== REQUEST ==
Will you repeat only the lines beginning at the one that mentions "into the seat" and ending at the one that mentions "for body, members", both of them included, exactly?

##############################

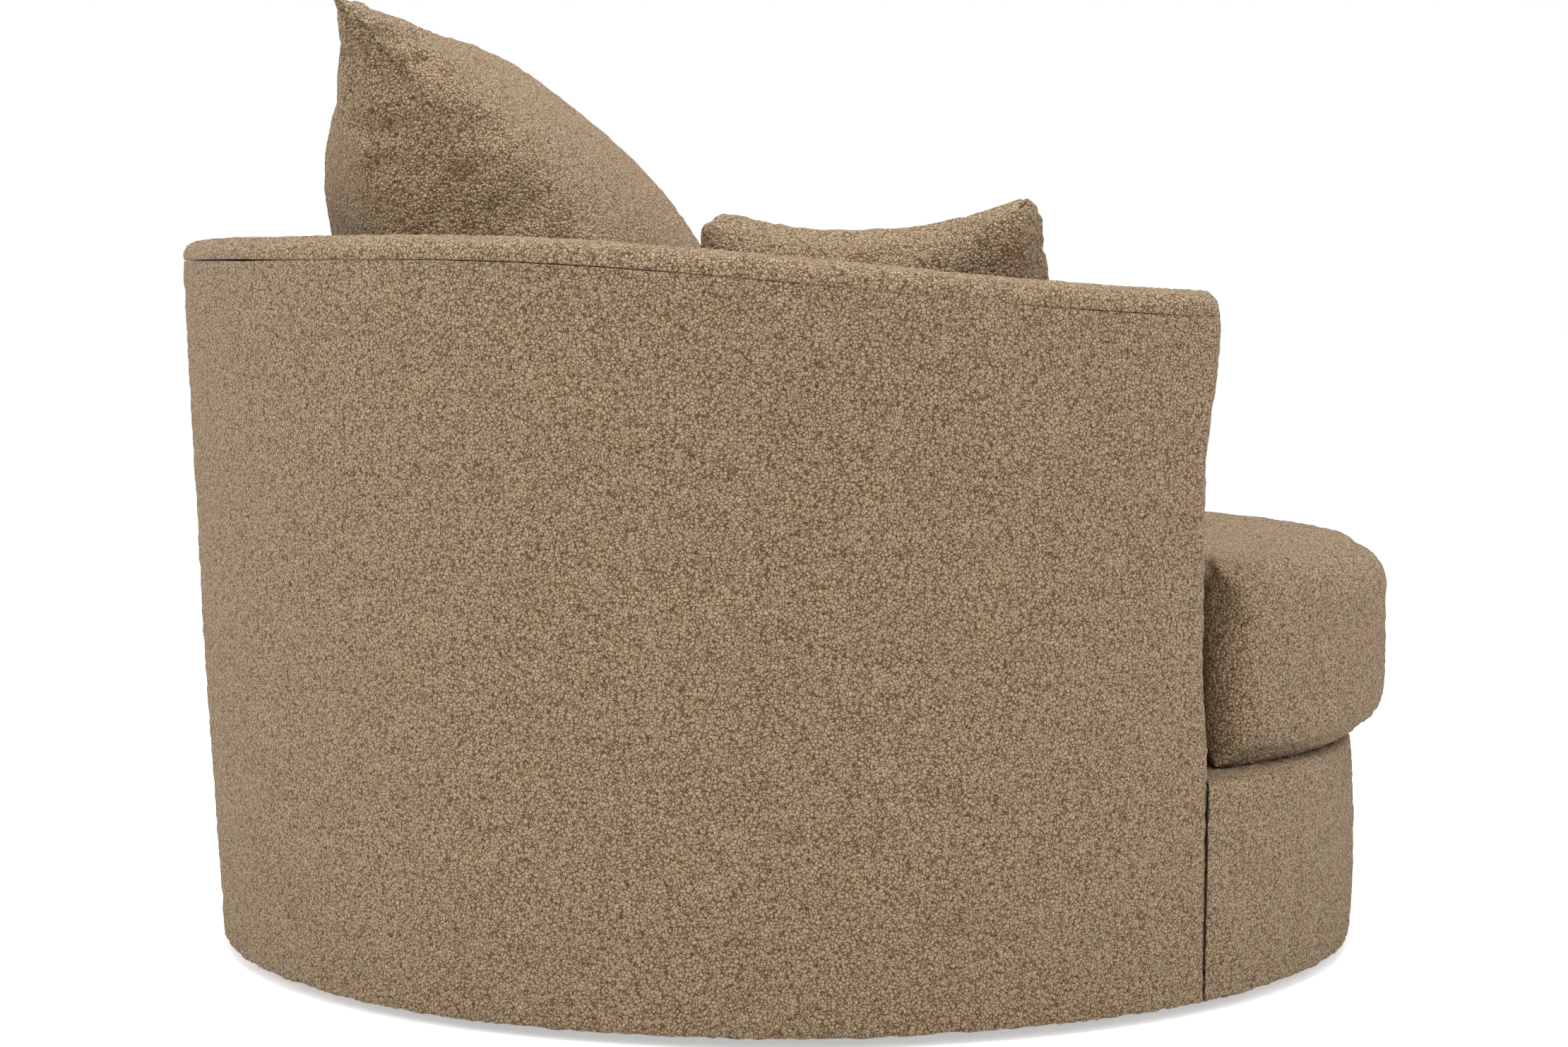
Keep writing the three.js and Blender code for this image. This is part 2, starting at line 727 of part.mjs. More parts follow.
function springClip(x, barY, side) {
  const inside = springWire / 2 + fit;
  const ceiling = clipThickness + springWire + 2 * fit;
  const corners = [
    [clipTail, 0],
    [clipTail, clipThickness],
    [-inside, clipThickness],
    [-inside, ceiling],
    [clipLip, ceiling],
    [clipLip, ceiling + clipThickness],
    [-inside - clipThickness, ceiling + clipThickness],
    [-inside - clipThickness, 0],
  ];
  const shape = new THREE.Shape(corners.map(([out, height]) => new THREE.Vector2(side * out, height)));
  const options = { depth: clipWidth, bevelEnabled: false };
  const profile = new THREE.ExtrudeGeometry(shape, options).translate(0, 0, -clipWidth / 2);
  return profile.rotateX(Math.PI / 2).rotateZ(Math.PI / 2).translate(x, barY, seatRingTop);
}

for (let i = 0; i < springCount; i++) {
  const x = (i - (springCount - 1) / 2) * springSpacing;
  const ends = springEnds(x);
  add(`seat_spring_${i + 1}`, wire(springPath(x, ends), springWire), "steel");
  add(`rear_clip_${i + 1}`, springClip(x, ends.backY, 1), "zinc");
  add(`front_clip_${i + 1}`, springClip(x, ends.frontY, -1), "zinc");
}

// Seat deck: a felt pad under a platform cloth, from wall to wall and over the front board

function seatDeckShape() {
  const radius = innerRadius(deckPadBottom) - deckSideGap;
  const endY = armFrontY - fit;
  const back = span(wallSteps, -1, 1).map((along) => arcPoint(along, radius, 0, endY));
  const inset = frameInset + deckSideGap;
  const front = span(frontSteps, 1, -1).map((along) => frontPoint(along, deckTop, inset, endY));
  return new THREE.Shape([...back, ...front].map((point) => new THREE.Vector2(point.x, point.y)));
}

add("seat_deck", plate(seatDeckShape(), deckPadBottom, deckPadThickness), "deckCloth");

const dustClothBottom = baseBoardBottom - dustClothThickness;
const dustClothShape = new THREE.Shape(footprint(bottomRailBottom, frameInset + bottomRailWidth + fit));
dustClothShape.holes.push(roundHole(0, 0, upperPlateWidth * Math.SQRT2 + 2 * dustClothGap));
add("dust_cloth", plate(dustClothShape, dustClothBottom, dustClothThickness), "dustCloth");

// Upholstery of the tub: outside cover, inside lining, rim and front panel

add(
  "outside_cover",
  panel(
    wallFace(shellRadius, hemHeight, coverDrop),
    wallFace((z) => shellRadius(z) - coverThickness, hemHeight, coverDrop),
    wallSteps,
    coverRows,
  ),
  "boucle",
);

const lining = panel(
  wallFace((z) => shellRadius(z) - ringInset, seatRingTop + fit, frameDrop),
  wallFace(innerRadius, seatRingTop + fit, coverDrop),
  wallSteps,
  liningRows,
);
const armPockets = [1, -1].flatMap((side) => [armPanel(side, fit), armFacing(side, fit)]);
add("inside_lining", cut(lining, ...armPockets), "boucle");

// The rim's section runs down its outer side, under it, and up its inner side to the rounded top
function rimSection(along) {
  const outer = (inset, drop) => wallFace((z) => shellRadius(z) - inset, 0, drop)(along, 1);
  const inner = (inset, drop) => wallFace((z) => innerRadius(z) + inset, 0, drop)(along, 1);
  const rounding = span(cornerSteps, 0, Math.PI / 2).map((angle) => ({
    inset: rimCorner * (1 - Math.sin(angle)),
    drop: rimCorner * (1 - Math.cos(angle)),
  }));
  return [
    ...rounding.map(({ inset, drop }) => outer(inset, drop)),
    outer(0, rimDepth),
    inner(0, rimDepth),
    ...rounding.reverse().map(({ inset, drop }) => inner(inset, drop)),
  ];
}

add("rim", sweep(span(wallSteps, -1, 1).map(rimSection)), "boucle");

add(
  "front_panel",
  panel(
    frontFace(0, hemHeight, deckTop - fit),
    frontFace(coverThickness, hemHeight, deckTop - fit),
    frontSteps,
    coverRows,
  ),
  "boucle",
);

// Seat cushion: a boxed cushion with a bowed border and a crowned top

const seatCushionBottom = deckTop + fit;
const seatBackEdgeY = armFrontY - seatFacingGap;
const seatFrontRadius = rimRadius - seatEarSetback;
const seatFrontCentreY = seatFrontRadius - (frontHemReach + seatOverhang);

// Half of the cushion's outline, from the middle of its front to the middle of its back
function seatHalfOutline(level, inset) {
  const discRadius = innerRadius(level) - seatSideGap - inset;
  const earRadius = Math.max(seatEarRadius - inset, seatEarMinRadius);
  const earCentreY = seatBackEdgeY - inset - earRadius;
  const frontRadiusHere = seatFrontRadius - inset;
  const earAngle = Math.asin((earCentreY - seatFrontCentreY) / (frontRadiusHere - earRadius));
  const earCentreX = (frontRadiusHere - earRadius) * Math.cos(earAngle);
  const notchRadius = discRadius + inset;
  const notchX = Math.sqrt(notchRadius ** 2 - seatBackEdgeY ** 2);
  const notchAngle = Math.atan2(seatBackEdgeY, notchX);
  const arc = (centreX, centreY, radius, from, to, steps) => {
    const centre = new THREE.Vector2(centreX, centreY);
    return span(steps, from, to).map((angle) => {
      return new THREE.Vector2(Math.cos(angle), Math.sin(angle)).multiplyScalar(radius).add(centre);
    });
  };
  return [
    ...arc(0, seatFrontCentreY, frontRadiusHere, -Math.PI / 2, earAngle, seatArcSteps),
    ...arc(earCentreX, earCentreY, earRadius, earAngle, Math.PI / 2, earSteps).slice(1),
    ...arc(notchX, seatBackEdgeY, inset, -Math.PI / 2, notchAngle - Math.PI, cornerSteps),
    ...arc(0, 0, discRadius, notchAngle, Math.PI / 2, seatSideSteps).slice(1),
  ];
}

// Triangles between two rows of points, where neighbours may be the same point
function bridge(rowA, rowB) {
  const triangles = [];
  for (let i = 0; i + 1 < rowA.length; i++) {
    triangles.push([rowA[i], rowB[i], rowB[i + 1]], [rowA[i], rowB[i + 1], rowA[i + 1]]);
  }
  return triangles.filter(([a, b, c]) => a !== b && b !== c && c !== a);
}

function bridgeAll(rows) {
  return rows.slice(1).flatMap((row, i) => bridge(rows[i], row));
}

function makeSeatCushion() {
  const loops = seatBorderLevelShares.map((share, i) => {
    const z = lerp(seatCushionBottom, seatBorderTop, share);
    const half = seatHalfOutline(z, seatBorderPull * seatBorderPullShares[i]);
    const right = half.map((point) => new THREE.Vector3(point.x, point.y, z));
    const left = right.slice(1, -1).map((point) => new THREE.Vector3(-point.x, point.y, z));
    return [...right, ...left.reverse()];
  });
  const points = loops.flat();
  const size = loops[0].length;
  const half = size / 2;
  const loopRow = (level) => [...Array(size + 1).keys()].map((i) => level * size + (i % size));
  const border = bridgeAll(loops.map((_, level) => loopRow(level)).reverse());
  const pairOf = (start, i) => [start + i, start + ((size - i) % size)];

  const bottomRows = span(half, 0, half).map((i) => pairOf(0, i));
  const topStart = (loops.length - 1) * size;
  const [frontY, backY] = [points[topStart].y, points[topStart + half].y];
  const topRows = span(half, 0, half).map((i) => {
    const [right, left] = pairOf(topStart, i);
    if (right === left) return Array(crownColumns + 1).fill(right);
    const along = (points[right].y - frontY) / (backY - frontY);
    const between = span(crownColumns, -1, 1).slice(1, -1).map((across) => {
      const point = points[right].clone().lerp(points[left], (1 + across) / 2);
      const bulge = Math.max((1 - across ** 2) * 4 * along * (1 - along), 0);
      return points.push(point.setZ(seatBorderTop + seatCrown * bulge ** seatCrownPower)) - 1;
    });
    return [right, ...between, left];
  });
  return solidFrom(points, [...border, ...bridgeAll(bottomRows.reverse()), ...bridgeAll(topRows)]);
}

const seatCushion = makeSeatCushion();
add("seat_cushion", seatCushion, "boucle");

// Knife-edge cushions: two crowned panels sewn together round their edges

const backCushionWidth = 2 * (innerRimRadius - backCushionSideRoom);

function pillow(width, height, thickness, sagShare) {
  const steps = span(pillowSteps, -1, 1).map((share) => Math.sin((share * Math.PI) / 2));
  const points = [];
  const edge = (i) => i === 0 || i === pillowSteps;
  const place = (u, v, z) => {
    const x = (width / 2) * u * (1 - edgePullShare * (1 - v ** 2));
    const y = (height / 2) * v * (1 - edgePullShare * (1 - u ** 2));
    return points.push(new THREE.Vector3(x, y, z)) - 1;
  };
  const crown = (u, v) => {
    const inward = Math.max((1 - u ** 2) * (1 - v ** 2), 0);
    return (thickness / 2) * inward ** pillowCrownPower;
  };
  const front = steps.map((v) => steps.map((u) => {
    return place(u, v, crown(u, v) * (1 - sagShare * (v + pillowSagLevelShare)));
  }));
  const back = steps.map((v, row) => steps.map((u, column) => {
    return edge(row) || edge(column) ? front[row][column] : place(u, v, -crown(u, v));
  }));
  return solidFrom(points, [...bridgeAll(front), ...bridgeAll(back.reverse())]);
}

// Leans a cushion back, turns it from facing the chair's front, and fits it to the seat below it
function settle(cushion, lean, turn, x, y, z) {
  const up = new THREE.Vector3(0, Math.sin(lean), Math.cos(lean));
  const forward = new THREE.Vector3(0, -Math.cos(lean), Math.sin(lean));
  const pose = new THREE.Matrix4().makeBasis(new THREE.Vector3(1, 0, 0), up, forward);
  pose.premultiply(new THREE.Matrix4().makeRotationZ(turn)).setPosition(x, y, z);
  const below = box(2 * backCushionWidth, 2 * backCushionWidth, seatBorderTop + fit, x, y, 0);
  return cut(cushion.applyMatrix4(pose), below, seatCushion.clone().translate(0, 0, fit));
}

// The height of a cushion's middle, so that its foot sinks a little into the seat
function restingHeight(size, lean, sink) {
  return seatCushionTop - sink + (size / 2) * Math.cos(lean);
}

const backCushionY = innerDeckRadius - backCushionSetback;
const backCushionZ = restingHeight(backCushionHeight, backCushionLean, backCushionSink);
const backCushion = pillow(backCushionWidth, backCushionHeight, backCushionThickness, backCushionSagShare);
add("back_cushion", settle(backCushion, backCushionLean, 0, 0, backCushionY, backCushionZ), "boucle");

const scatterX = scatterArmSetback - innerDeckRadius;
const scatterY = backCushionY - backCushionThickness / 2 - scatterBackSetback;
const scatterZ = restingHeight(scatterSize, scatterLean, scatterSink);
const scatterCushion = pillow(scatterSize, scatterSize, scatterThickness, scatterSagShare);
add(
  "scatter_cushion",
  settle(scatterCushion, scatterLean, scatterTurn, scatterX, scatterY, scatterZ),
  "boucle",
);

export default chair;
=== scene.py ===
"""A round swivel cuddle chair, upholstered in boucle over its frame. Metres, +Z up, front to -Y."""

import json
import math

import bmesh
import bpy
import numpy as np
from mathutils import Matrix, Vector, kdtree

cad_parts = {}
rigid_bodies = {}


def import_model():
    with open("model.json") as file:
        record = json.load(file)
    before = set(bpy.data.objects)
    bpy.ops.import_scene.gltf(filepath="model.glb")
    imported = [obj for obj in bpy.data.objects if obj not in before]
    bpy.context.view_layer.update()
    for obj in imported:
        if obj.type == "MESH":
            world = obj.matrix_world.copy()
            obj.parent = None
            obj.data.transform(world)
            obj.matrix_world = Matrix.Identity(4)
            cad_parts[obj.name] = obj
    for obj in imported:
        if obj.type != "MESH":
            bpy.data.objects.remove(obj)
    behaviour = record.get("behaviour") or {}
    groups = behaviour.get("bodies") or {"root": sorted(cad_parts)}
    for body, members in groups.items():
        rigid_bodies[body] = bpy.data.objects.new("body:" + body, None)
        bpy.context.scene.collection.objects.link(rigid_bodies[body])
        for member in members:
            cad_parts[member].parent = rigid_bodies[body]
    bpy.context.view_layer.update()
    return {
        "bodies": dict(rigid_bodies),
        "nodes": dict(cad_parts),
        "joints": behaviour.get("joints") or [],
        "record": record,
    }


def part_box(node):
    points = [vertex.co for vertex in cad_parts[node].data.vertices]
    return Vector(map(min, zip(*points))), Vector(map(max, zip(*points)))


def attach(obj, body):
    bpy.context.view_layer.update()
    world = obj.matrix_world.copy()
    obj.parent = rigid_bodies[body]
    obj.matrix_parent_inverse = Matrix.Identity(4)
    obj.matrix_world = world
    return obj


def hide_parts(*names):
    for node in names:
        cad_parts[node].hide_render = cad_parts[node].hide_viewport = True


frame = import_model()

scene = bpy.context.scene

# Camera. It stands 3.6 m off at the sitter's right side, a little above the arm, and looks across
# the chair with a slight dip, through a short telephoto lens.
CAMERA_PLACE = (-3.598, 0.001, 0.703)
CAMERA_DIP = math.radians(4.315)
CAMERA_LENS = 77.58
CAMERA_SENSOR = 36.0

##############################

== RESPONSE ==
// The height of a cushion's middle, so that its foot sinks a little into the seat
function restingHeight(size, lean, sink) {
  return seatCushionTop - sink + (size / 2) * Math.cos(lean);
}

const backCushionY = innerDeckRadius - backCushionSetback;
const backCushionZ = restingHeight(backCushionHeight, backCushionLean, backCushionSink);
const backCushion = pillow(backCushionWidth, backCushionHeight, backCushionThickness, backCushionSagShare);
add("back_cushion", settle(backCushion, backCushionLean, 0, 0, backCushionY, backCushionZ), "boucle");

const scatterX = scatterArmSetback - innerDeckRadius;
const scatterY = backCushionY - backCushionThickness / 2 - scatterBackSetback;
const scatterZ = restingHeight(scatterSize, scatterLean, scatterSink);
const scatterCushion = pillow(scatterSize, scatterSize, scatterThickness, scatterSagShare);
add(
  "scatter_cushion",
  settle(scatterCushion, scatterLean, scatterTurn, scatterX, scatterY, scatterZ),
  "boucle",
);

export default chair;
=== scene.py ===
"""A round swivel cuddle chair, upholstered in boucle over its frame. Metres, +Z up, front to -Y."""

import json
import math

import bmesh
import bpy
import numpy as np
from mathutils import Matrix, Vector, kdtree

cad_parts = {}
rigid_bodies = {}


def import_model():
    with open("model.json") as file:
        record = json.load(file)
    before = set(bpy.data.objects)
    bpy.ops.import_scene.gltf(filepath="model.glb")
    imported = [obj for obj in bpy.data.objects if obj not in before]
    bpy.context.view_layer.update()
    for obj in imported:
        if obj.type == "MESH":
            world = obj.matrix_world.copy()
            obj.parent = None
            obj.data.transform(world)
            obj.matrix_world = Matrix.Identity(4)
            cad_parts[obj.name] = obj
    for obj in imported:
        if obj.type != "MESH":
            bpy.data.objects.remove(obj)
    behaviour = record.get("behaviour") or {}
    groups = behaviour.get("bodies") or {"root": sorted(cad_parts)}
    for body, members in groups.items():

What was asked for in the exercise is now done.